Which brings us back to First Republic Bank.
The bank could shamble along in a zombie-like state. At 9.3%, its regulatory capital ratio is above the threshold of a “well-capitalised bank” (unrealised losses are not included). Meanwhile, government-sponsored schemes can continue to feed it liquidity. But its mounting losses will eventually deplete capital and as that becomes more obvious, authorities have a duty to shut off the liquidity taps.
So that leaves three solutions: a private-sector solution, a public-sector solution and … a hougachou solution.
A pure private-sector solution is difficult because accounting principles require any buyer to mark First Republic’s balance sheet to market which means even for the price of a dollar, the deal wouldn’t be economic.
A pure public-sector solution is also difficult. When authorities took Silicon Valley Bank and Signature Bank into receivership in March, they invoked a “systemic risk exception” which allowed them to cover uninsured deposits as well as insured out of the deposit insurance scheme (at an incremental cost of $19.2 billion). It’s not clear that a failure of First Republic could be deemed “systemic” now that everyone knows it’s happening, which could mean uninsured depositors are relegated to unsecured creditors. Uninsured deposit balances have fallen, from $119 billion before the crisis to around $18 billion at the end of last week, but forcing losses on the last few standing without forcing losses on similar depositors at the other failed banks or even those depositors quicker to withdraw could attract controversy. And that doesn’t include the $30 billion of deposits placed by the 11 large banks. Reprising the “systemic risk exception” to cover them would definitely be seen as controversial.

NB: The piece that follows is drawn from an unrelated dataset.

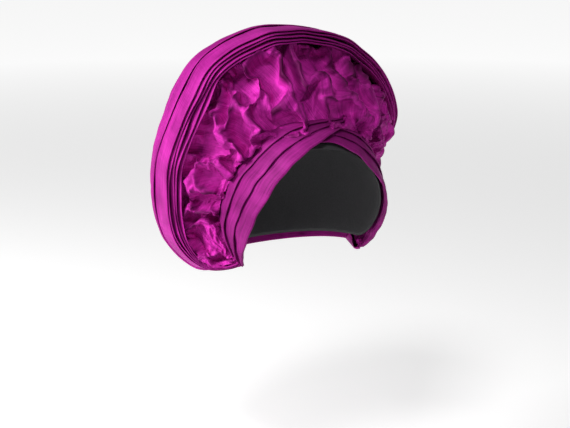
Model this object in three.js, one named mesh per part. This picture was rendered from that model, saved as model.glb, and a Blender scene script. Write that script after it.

Which leaves a mixed public/private solution. Various proposals seem to be on the table, although it’s interesting that after years of crafting detailed frameworks to deal with bank failure, a new, unique model may be exercised. As in the case of the S&Ls and Japanese banks, the key question is how to allocate losses between the various parties. Putting off the day of reckoning only serves to feed the zombie – and nobody wants that.